There also needs to be motivation to learn and remember something. If the information is not needed then there is less motivation to remember it. Younger and older adults are motivated to learn different things for different reasons. Younger adults, such as students, are motivated and learn because they are used to taking instructions. Older adults are at a very different phase of life and the learning is not going to be as “indiscriminate.” Framing things as a “test” is more threatening to older adults so there is a need to frame things as a “learning opportunity.” Older adults are more selective as to how they use their cognitive abilities.
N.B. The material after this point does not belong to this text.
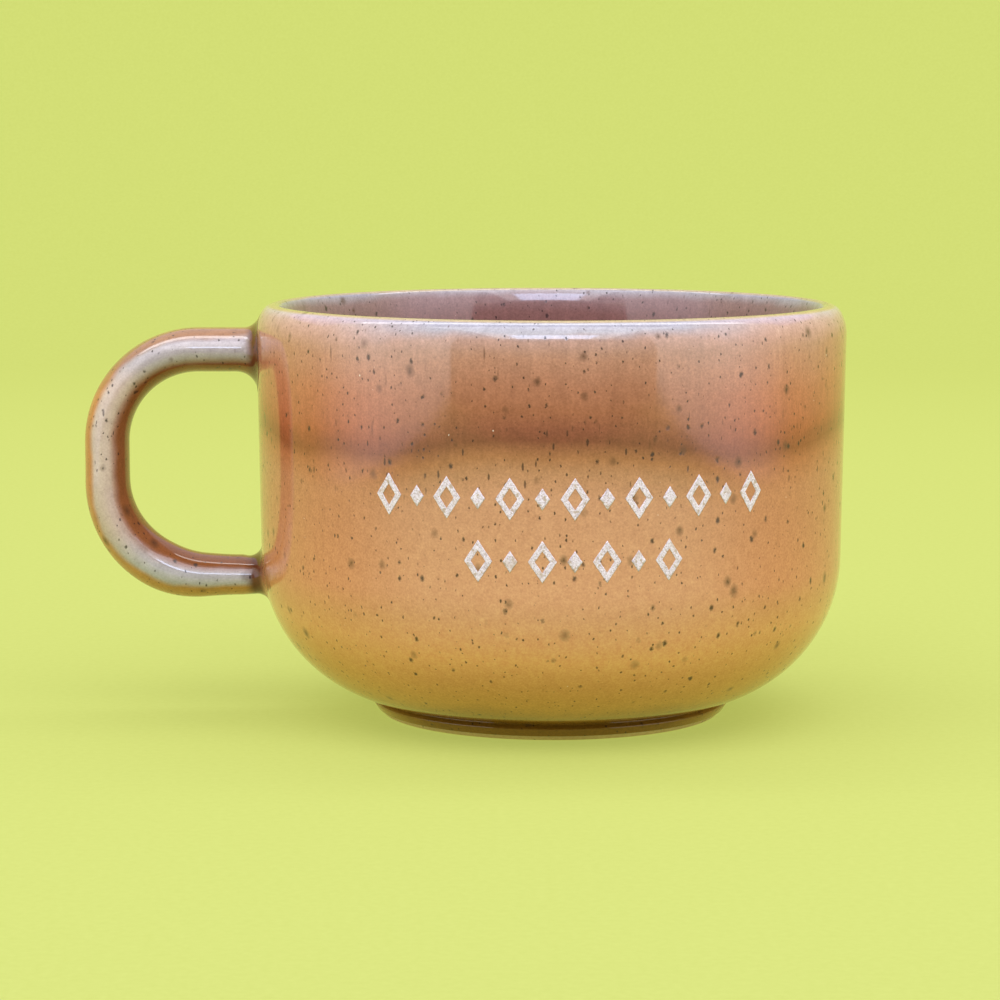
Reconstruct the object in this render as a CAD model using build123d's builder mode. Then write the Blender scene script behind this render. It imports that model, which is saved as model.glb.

They tend to prioritize what is more important.
It is easier to remember information that fits in with information that we already have and this becomes more important as we get older. Also, as we get older we are more oriented to information that is more positive relative to negative. Older adults are better at regulating their emotions, what puts them into a good mood, and how to maintain that good mood. As we get older, we begin to realize that life is finite and we tend to prioritize what is important and what is useless information. As older adults we should save material that interests us and use familiar frames of reference to make sense of new information.
Regarding the concept of “use it or lose it”… the brain is not a muscle and doing brain games is not a good use of your time. Essentially when you do these types of games you get better but that is due to repetition and not memory retention. It’s not the best way to stay cognitively engaged. What we should do is to stay active. Socializing and learning new skills is important for productive/active engagement. Learning something new is better especially if it is cognitively engaging and variety is the spice of life. It’s not one kind of activity but doing a variety of activities. Choose activities that are reasonably complex and varied. Developing strategies is more important than improving on a single task.
What' s the truth about computers? Does using a computer help with memory? Yes, but they tend to make us lazy. Studies have shown that handwriting is a better way to help remember things. Writing something down helps you to remember better but you need to be selective as to what you write. Should you make notes? Yes, but effort is the ally of learning and memory. Keep your mind busy! with social engagement in life.
Is physical exercising helpful? Absolutely. You need to get your heart rate up and aerobic exercise is the best.
Dr. Cyr responded to questions from the membership following her presentation.